Development of second-generation smart nanofibers for medical applications and medical systems for targeted and controlled delivery of bioactive substances
Provider: MPO
This project was implemented in the category of collective research and is divided into three sub-projects, which are described in more detail below. The implementation phase of all sub-projects of this project started in July 2015 and was completed in July 2018. A number of small and medium-sized enterprises and research institutions participated in the implementation of the project. All the set objectives of the project were met in full.

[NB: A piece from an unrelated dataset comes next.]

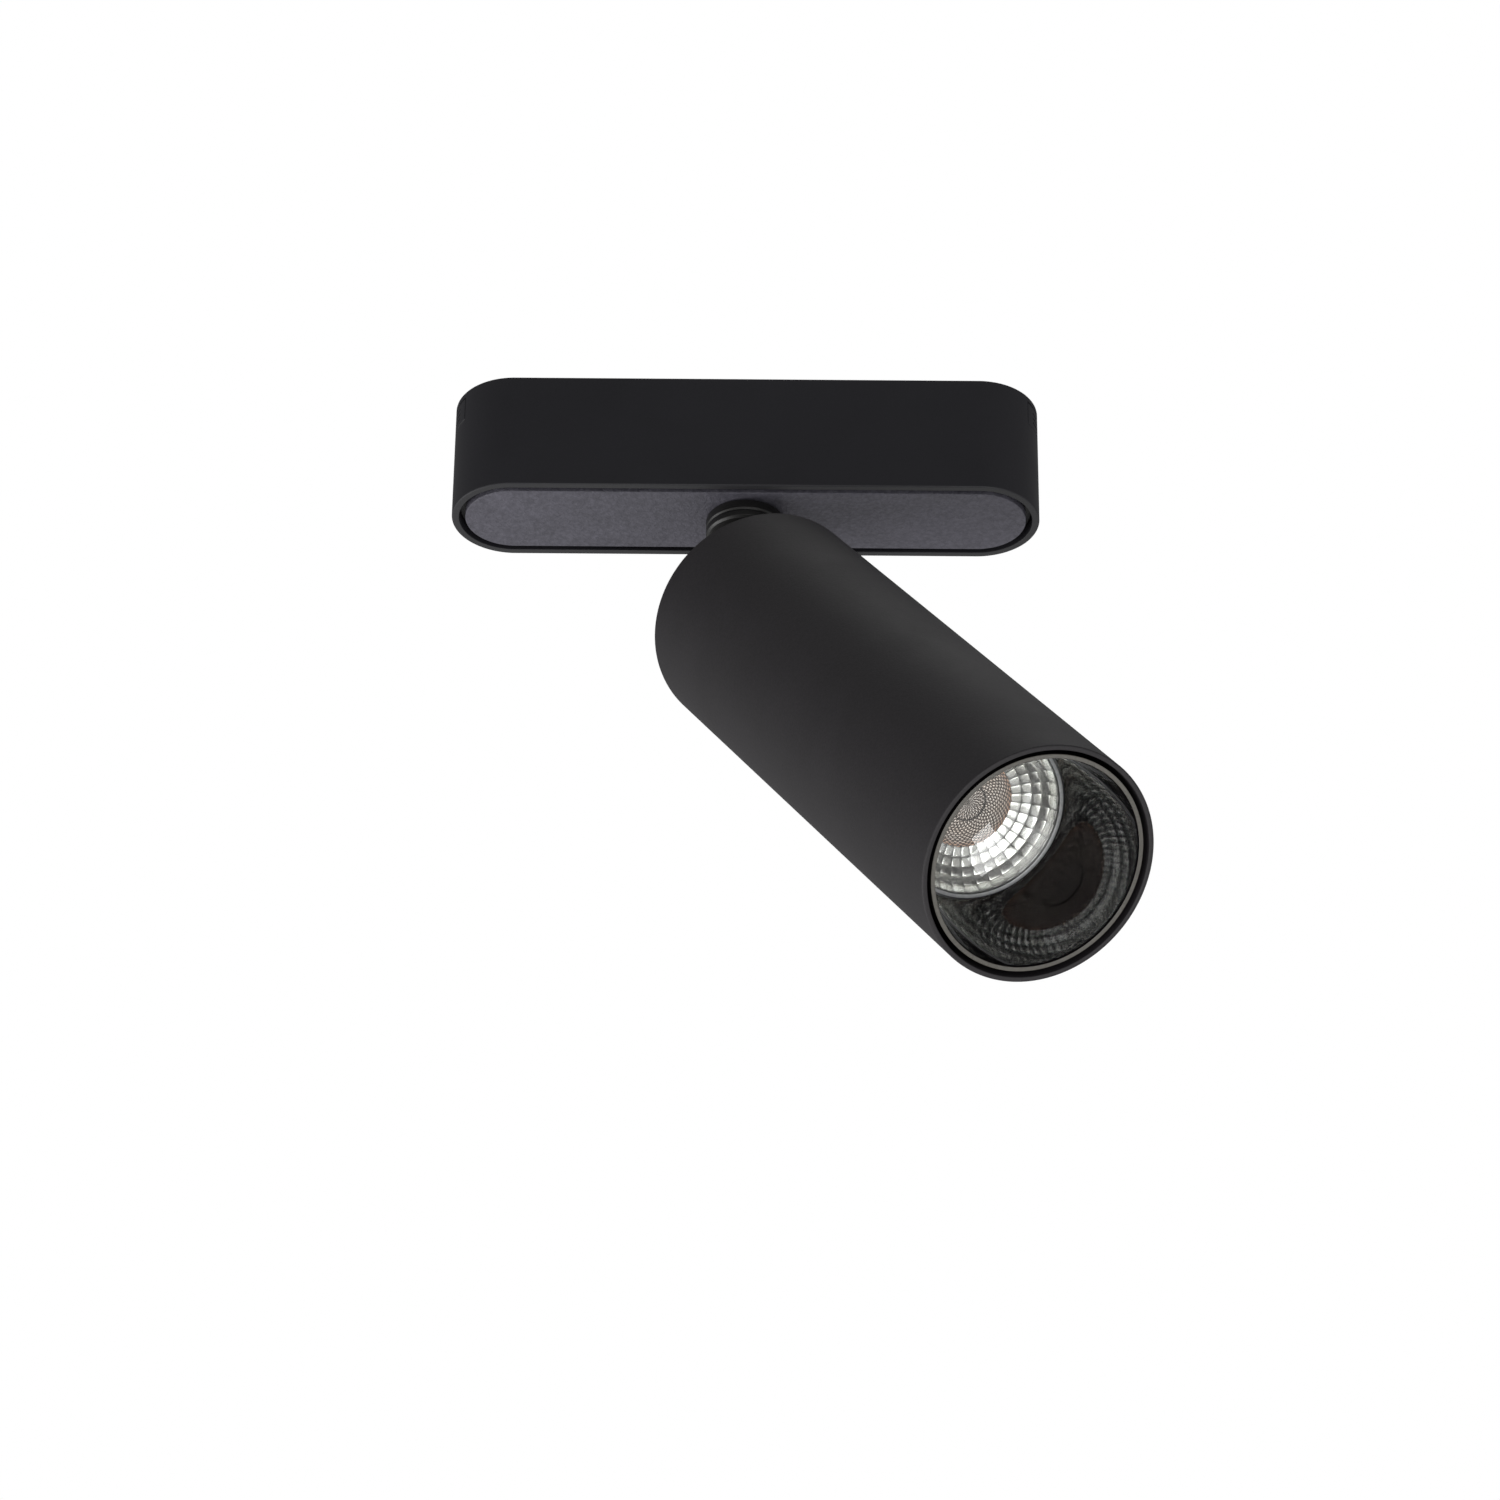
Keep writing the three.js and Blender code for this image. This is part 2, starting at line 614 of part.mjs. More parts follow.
function ledHolder() {
  let holder = drum(21, HOLDER_SPAN, 40);
  holder = cut(
    holder,
    drum(12, [HOLDER_SPAN[1] - 2.1, HOLDER_SPAN[1] + 1], 32),
    drum(8.8, widened(HOLDER_SPAN, 1), 32),
  );
  for (const y of [-HOLDER_SCREW_Y, HOLDER_SCREW_Y])
    holder = cut(holder, drum(1.5, widened(HOLDER_SPAN, 1), SMALL, 0, y));
  return holder;
}

const FLANGE_RADIUS = 22;
const FLANGE_BACK = OPTIC_FRONT + 1.55;
const OPTIC_BACK = HOLDER_SPAN[0] - 0.4;

function optic() {
  const bowl = [];
  for (let step = 0; step <= 4; step++) {
    const t = step / 4;
    const radius = 8 + (20.2 - 8) * Math.sqrt(t);
    bowl.push([radius, OPTIC_BACK + (FLANGE_BACK - OPTIC_BACK) * t]);
  }
  return turned(
    [
      [0, -131.6],
      [5.2, -131],
      [5.2, OPTIC_BACK],
      ...bowl,
      [FLANGE_RADIUS, FLANGE_BACK],
      [FLANGE_RADIUS, OPTIC_FRONT],
      [0, OPTIC_FRONT],
    ],
    36,
  );
}

const SEAT_FRONT = OPTIC_FRONT - 1.35;

function opticSeat() {
  return turned(
    [
      [FLANGE_RADIUS + 0.4, SEAT_FRONT],
      [INSERT_RADIUS, SEAT_FRONT],
      [INSERT_RADIUS, SEAT_FRONT + 5.2],
      [INSERT_RADIUS - 2.3, SEAT_FRONT + 7.2],
      [INSERT_RADIUS - 2.3, HOLDER_SPAN[1]],
      [21.6, HOLDER_SPAN[1]],
      [21.6, SEAT_FRONT + 5],
      [20.9, FLANGE_BACK + GAP],
      [FLANGE_RADIUS + 0.4, FLANGE_BACK + GAP],
    ],
    36,
  );
}

const LIP_FRONT = TUBE_FRONT + LIP_RECESS;

function baffle() {
  const back = OPTIC_FRONT - GAP;
  return turned(
    [
      [THROAT_RADIUS, back],
      [MOUTH_RADIUS - 0.3, LIP_FRONT + 0.8],
      [MOUTH_RADIUS, LIP_FRONT],
      [LIP_RADIUS, LIP_FRONT],
      [LIP_RADIUS, LIP_FRONT + 2.5],
      [22.1, back - 4.9],
      [INSERT_RADIUS, back - 4.9],
      [INSERT_RADIUS, SEAT_FRONT - GAP],
      [FLANGE_RADIUS + 0.1, SEAT_FRONT - GAP],
      [FLANGE_RADIUS + 0.1, back],
    ],
    ROUND,
  );
}

const head = new THREE.Group();
head.rotation.y = THREE.MathUtils.degToRad(-TILT_REST);
head.add(
  piece("head_tube", headTube(), powderBlack()),
  piece("rear_cap", rearCap(), powderBlack()),
  piece("heat_sink", heatSink(), bareAluminium()),
  piece("thermal_pad", drum(10, [-122.4, -121.9], 24), finish(0x8d9aa8, 0.8, 0)),
  piece("led_board", block([-8, 8], [-8, 8], [-123.7, -122.7]), boardWhite()),
  piece("led_emitter", drum(4.6, [-124.6, -124], 24), finish(0xe8c23c, 0.5, 0)),
  piece("led_holder", ledHolder(), nylonWhite()),
  piece("optic", optic(), clearPlastic()),
  piece("optic_seat", opticSeat(), mouldedBlack()),
  piece("baffle", baffle(), glossBlack()),
);

const headCableRoute = [
  [0, 0, -3.2],
  [0, 0, -20],
  [0, 0, -40],
  [3, 0, -54],
  [14, 0, -66],
  [HEAD_CABLE_X, 0, -80],
  [HEAD_CABLE_X, 0, -100],
  [HEAD_CABLE_X, 0, -121.2],
];
head.add(piece("head_cable", routed(headCableRoute, CABLE_RADIUS, 20), mouldedBlack()));

for (const [end, side] of [[-1, "left"], [1, "right"]]) {
  const tie = screw(2.9, 1.45, CAP_FACE - 0.2, CAP_FACE - 2, -80, 0, end * TIE_Y);
  head.add(piece(`tie_screw_${side}`, tie, blackSteel()));
  const y = end * HOLDER_SCREW_Y;
  const holderScrew = cut(
    joined(
      drum(2.3, [HOLDER_SPAN[0] - 1.8, HOLDER_SPAN[0] - GAP], SMALL, 0, y),
      drum(1.2, [HOLDER_SPAN[0] - 0.6, SINK_BASE[0] + 3], SMALL, 0, y),
    ),
    drum(1, [HOLDER_SPAN[0] - 3, HOLDER_SPAN[0] - 1.2], 6, 0, y),
  );
  head.add(piece(`holder_screw_${side}`, holderScrew, steel()));
}
neck.add(head);

const spotlight = new THREE.Group();
spotlight.name = "track_spotlight";
spotlight.add(driverBox, neck);

export default spotlight;
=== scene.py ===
"""Track spotlight: visible pieces, finishes and stage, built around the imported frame.

Sizes in the outlines are millimetres. Driver box pieces are modelled in the row frame; neck and
lamp head pieces are modelled upright about the tilt pivot and then set in place.
"""

import json
import math

import bmesh
import bpy
from bpy.props import FloatProperty, FloatVectorProperty, IntProperty, PointerProperty
from mathutils import Matrix, Vector


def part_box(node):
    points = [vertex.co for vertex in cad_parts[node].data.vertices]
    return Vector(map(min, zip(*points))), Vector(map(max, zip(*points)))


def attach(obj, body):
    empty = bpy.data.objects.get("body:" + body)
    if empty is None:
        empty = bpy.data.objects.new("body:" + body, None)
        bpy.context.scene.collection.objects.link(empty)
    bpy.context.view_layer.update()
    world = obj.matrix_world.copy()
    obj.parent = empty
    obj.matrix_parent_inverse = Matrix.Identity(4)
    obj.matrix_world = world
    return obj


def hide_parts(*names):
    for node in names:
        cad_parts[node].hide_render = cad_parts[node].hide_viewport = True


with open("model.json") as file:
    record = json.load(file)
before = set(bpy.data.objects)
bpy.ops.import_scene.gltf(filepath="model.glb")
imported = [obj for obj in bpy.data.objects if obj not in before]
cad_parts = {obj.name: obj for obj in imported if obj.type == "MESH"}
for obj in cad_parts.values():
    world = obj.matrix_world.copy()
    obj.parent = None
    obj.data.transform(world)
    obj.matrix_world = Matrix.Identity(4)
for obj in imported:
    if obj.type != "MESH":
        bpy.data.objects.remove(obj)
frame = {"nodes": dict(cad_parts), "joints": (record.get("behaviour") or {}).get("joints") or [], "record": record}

bl_info = {
    "name": "Track Spotlight",
    "version": (1, 0, 0),
    "blender": (4, 5, 0),
    "location": "3D View > Sidebar > Spotlight",
    "description": "Builds a track spotlight's visible pieces, its finishes and its stage",
    "category": "Object",
}

DONE = {"FINISHED"}
MM = 0.001
WELD = 2e-6
FULL_TURN = 2 * math.pi
FILLET_STEPS = 4
SMOOTH_ANGLE = math.radians(35)
SHARP_ANGLE = math.radians(50)
# Clearance between neighbouring parts, in millimetres.
GAP = 0.3
# A face whose normal is this close to the vertical is level, and is kept flat.
LEVEL = 0.9999

# ---- Places read from the frame ----

NODES = frame["nodes"]
JOINTS = {joint["name"]: joint for joint in frame["joints"]}
PIVOT = Vector(JOINTS["tilt"]["pos_m"])
TILT_AXIS = Vector(JOINTS["tilt"]["axis"]).normalized()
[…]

Qualitative parameters of nanofibrous scaffolds for human, veterinary, food and special applications
As part of this research project, analytical testing of the nanomaterial preparation process is carried out in terms of unwanted residues in individual phases and in the final structure, including the content of functionalized additives (photocatalytic and magnetic). The goal is to optimize the production process in terms of quality and at the same time create reliable control procedures for evaluation. The output of the research will be indispensable qualitative data usable for legislative approval processes in the given application area, which will enable more effective commercialization of specific future developed products. Eligible expenses of the sub-project were supported from the Operational Program Entrepreneurship and Innovation for the Competitiveness of the Cooperation - Clusters call. So far, has mainly been carried out on refining methods and polymer analysis research. Suitable phthalocyanine derivatives, refining methodology and polymer modification procedures with these derivatives were investigated, and optimization of photoactively modified nanomaterial and tests of functionalized nanofabrics took place. In the second research area of this sub-project, the optimization of the preparation of magnetic liquids for incorporation into nanofibers and the modification of nanomaterials with suitable magnetic liquids and nanoparticles took place. The implemented activities take place in accordance with the project schedule.

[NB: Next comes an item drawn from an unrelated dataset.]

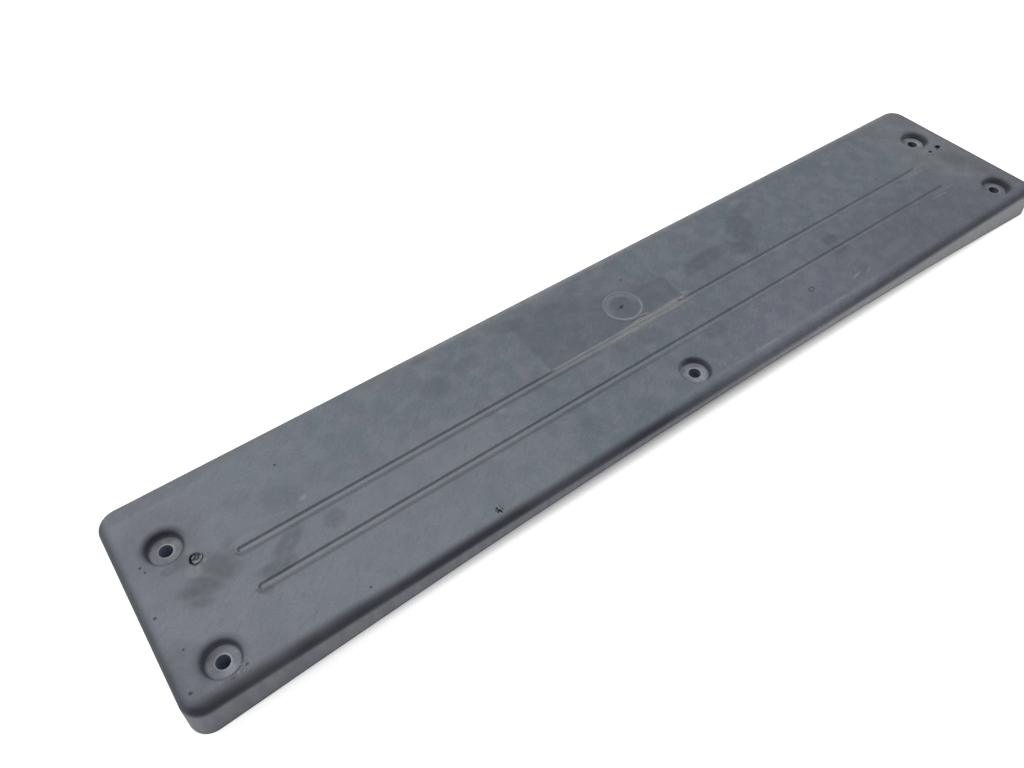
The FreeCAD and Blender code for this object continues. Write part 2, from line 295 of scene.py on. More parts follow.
blackCuts = dict(
    plugSide=(-233.4, 8.9, 1.2, 0.6, 86, 1),
    plugBlob=(-233.5, 8.1, 0.7, 0.55, 20, 1),
    plugShoulder=(-232.3, 10.15, 1.5, 0.65, 28, 1),
    plugTop=(-231.0, 10.45, 1.0, 0.48, 5, 1),
    plugInner=(-232.0, 8.6, 1.25, 0.38, 30, 1),
    plugHook=(-231.1, 9.4, 0.7, 0.36, 100, 1),
    plugFleck=(-231.7, 7.8, 0.5, 0.38, 0, 1),
    plugFleckRight=(-229.8, 9.1, 0.95, 0.65, -30, 1),
    plugFleckFar=(-229.5, 10.0, 0.5, 0.3, 30, 0.9),
    plugDash=(-230.6, 7.9, 0.85, 0.42, 35, 1),
    plugTail=(-233.6, 6.6, 1.3, 0.28, -54, 0.7),
    plugRight=(-228.6, 8.0, 1.4, 0.23, 78, 0.9),
    plugRightLow=(-229.5, 6.5, 1.2, 0.25, 48, 0.95),
    plugLow=(-231.9, 5.6, 1.6, 0.26, 12, 0.85),
    stabTop=(-120.8, -43.8, 0.65, 0.42, 20, 1),
    stabLeft=(-121.5, -44.6, 0.45, 0.35, 0, 0.9),
    stabLow=(-121.3, -45.6, 0.5, 0.35, 0, 0.8),
    stabLong=(-120.2, -45.7, 1.1, 0.4, -75, 1),
    stabRight=(-118.9, -45.4, 0.6, 0.32, 40, 0.8),
    stabScratch=(-119.0, -43.5, 0.85, 0.17, -73, 0.8),
    stabScratchRight=(-117.9, -44.4, 0.7, 0.16, -75, 0.7),
    dent=(-117.6, -50.5, 0.75, 0.5, 0, 0.9),
    dentRight=(-116.4, -50.5, 0.5, 0.35, 0, 0.8),
    dentLeft=(-118.9, -50.3, 0.5, 0.35, 0, 0.7),
    tornMouth=(245.8, 7.7, 1.95, 1.5, -10, 1),
    tornTail=(244.0, 6.3, 1.2, 0.5, 5, 0.8),
    tornNick=(245.3, 4.3, 0.8, 0.42, 10, 0.75),
    pinArc=(236.0, 4.85, 1.9, 0.28, -28, 0.55),
    pinMouth=(238.0, 6.9, 1.05, 0.75, -35, 1),
)
softness = dict(stains=0.35, brown=0.6, pale=0.4, crisp=0.3, flecks=0.4, cuts=0.25)
wearShape = dict(
    stainShake=5.0,
    stainBlotch=13.0,
    crispShake=0.7,
    crispBlotch=0.9,
    patchy=(0.3, 0.6, 0.55, 1.0),
    stainStrength=0.75,
    brownPatchy=0.4,
    brownEven=0.4,
)
plasticTones = dict(
    # cleanAndShade: dark clean plastic, also used as painted shade in the grooves, wells, near edge, ends
    # and along the arch.
    cleanAndShade=(0.033, 0.037, 0.050, 1),
    cool=(0.134, 0.171, 0.201, 1),
    violet=(0.154, 0.160, 0.204, 1),
    stain=(0.082, 0.092, 0.112, 1),
    pale=(0.250, 0.268, 0.285, 1),
    lit=(0.262, 0.280, 0.318, 1),
    endGrey=(0.285, 0.272, 0.278, 1),
    brown=(0.135, 0.124, 0.114, 1),
    haze=(0.086, 0.094, 0.106, 1),
    dirt=(0.278, 0.284, 0.292, 1),
    dirtLit=(0.410, 0.425, 0.435, 1),
    wallGrey=(0.205, 0.218, 0.252, 1),
    wallBeige=(0.418, 0.424, 0.444, 1),
    wellFloor=(0.240, 0.258, 0.296, 1),
    ring=(0.52, 0.54, 0.57, 1),
    fleck=(0.335, 0.350, 0.380, 1),
    white=(0.80, 0.80, 0.80, 1),
    black=(0.010, 0.010, 0.012, 1),
    bore=(0.100, 0.120, 0.165, 1),
    boreLit=(0.212, 0.250, 0.335, 1),
    back=(0.062, 0.064, 0.070, 1),
)
blotches = dict(  # the size of one blotch and the levels of detail
    mottle=(7, 5),
    grain=(0.9, 2),
    drift=(17, 4),
    fading=(26, 3),
    strokes=(1.4, 2),
    patchy=(3.2, 4),
    farWear=(14, 3),
    dirt=(2.4, 4),
    washer=(4, 1),
    nearBand=(30, 2),
    wall=(3, 3),
    back=(22, 3),
    swell=(24, 1),
    pores=(0.45, 2),
)

# In the values below, a pair is where a smooth step starts and ends, two more numbers are its values
# there, and three numbers stretch x, y and z.
rimPlace = dict(
    cornerX=251.5,
    cornerY=43.5,
    skin=(6.8, 7.3),
    wall=(15.4, 12.6),
    lower=(60.0, 200.0, 0.0, 0.8),
)
facePlace = dict(height=(12.0, 14.0), tilt=(0.05, 0.3))
baseWearAndLight = dict(
    lowerHalf=(14.0, -28.0),
    drift=(0.40, 0.62, 0.0, 0.6),
    driftLeft=(-190.0, -235.0, 0.0, 0.85),
    driftMiddle=(-60.0, 70.0, 0.0, 0.8),
    litX=(-60.0, -110.0),
    litY=(22.0, -16.0, 0.0, 0.28),
    litLeft=(-150.0, -215.0, 0.0, 0.2),
    rightX=(195.0, 245.0),
    rightY=(-48.0, -12.0, 0.0, 0.32),
    mottle=(0.35, 0.68, -0.05, 0.29),
    grainPale=(0.38, 0.68, 0.0, 0.22),
    grainDark=(0.46, 0.32, 0.0, 0.1),
    fading=(0.5, 0.75, 0.0, 0.15),
    nearRightDarker=(75.0, 165.0, 0.0, 0.26),
    nearRightDarkerEnd=(245.0, 205.0, 0.5, 1.0),
)
strokeWear = dict(
    turn=38,
    stretch=(4.5, 1.0, 1.0),
    pale=(0.57, 0.70, 0.0, 0.16),
    dark=(0.43, 0.30, 0.0, 0.16),
)
polish = dict(
    left=(-57.0, -54.5),
    right=(32.0, 29.5),
    near=(2.5, 4.0),
    far=(47.0, 38.0),
    slope=(-38.0, 10.0, 0.0, 19.0),
    patchy=0.28,
    even=0.14,
)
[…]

Development of composite materials with an integrated nanofibrous layer and functionalized nanofibrous structures for industrial applications
The main goals of the research are the optimization of the AC preparation of nanofibers, including coaxial ones, the preparation of flat nanostructures and composite membranes with specific properties, as well as the functionalization of these nanostructures by incorporating granular materials. As part of the stages that have already paased off, there was mainly research of the mixing AC nanofibrous material with granules and research of the methodology of preparing linear and flat materials. Furthermore, a search for powder sorbents suitable for protective effectiveness was accomplished. The key parameters and properties of the composite functional membrane were also investigated, and the characterization of the prepared nanofibrous layers and their functionalization was carried out. During the course of the research, linear composite nanofibrous formations were further optimized in relation to their later processing into tissue or knitted form. The implemented activities took place in accordance with the project schedule.
Development of second-generation smart nanofibers for medical applications and medical systems for targeted and controlled delivery of bioactive substances
The goal of the sub-project is to develop functionalized nanofibrous structures for applications in the field of ultrasensitive biosensors for the contamination detection of gaseous and liquid surroundings with microparticles of biological and non-biological origin, as well as for applications in the field of foam carriers made of intercellular material designated for the regeneration of bone defects after tooth extraction, applications in the field food supplements with local and time-controlled release and skin coverings containing allogeneic extraembryonic stem cells.
The preparation and testing of a 3D carrier for cell culture was mainly accomplished, and nanostructured samples were prepared for the detection of microbial pollution. The preparation and testing of nanostructure-functionalized injectable systems using peptide gels, collagen and fibrin gel took place. Furthermore, suitable candidates for encapsulation and suitable polymers for them were selected. A suitable methodology for the isolation and cultivation of extraembryonic stem cells was investigated. The implemented activities took place in accordance with the time schedule.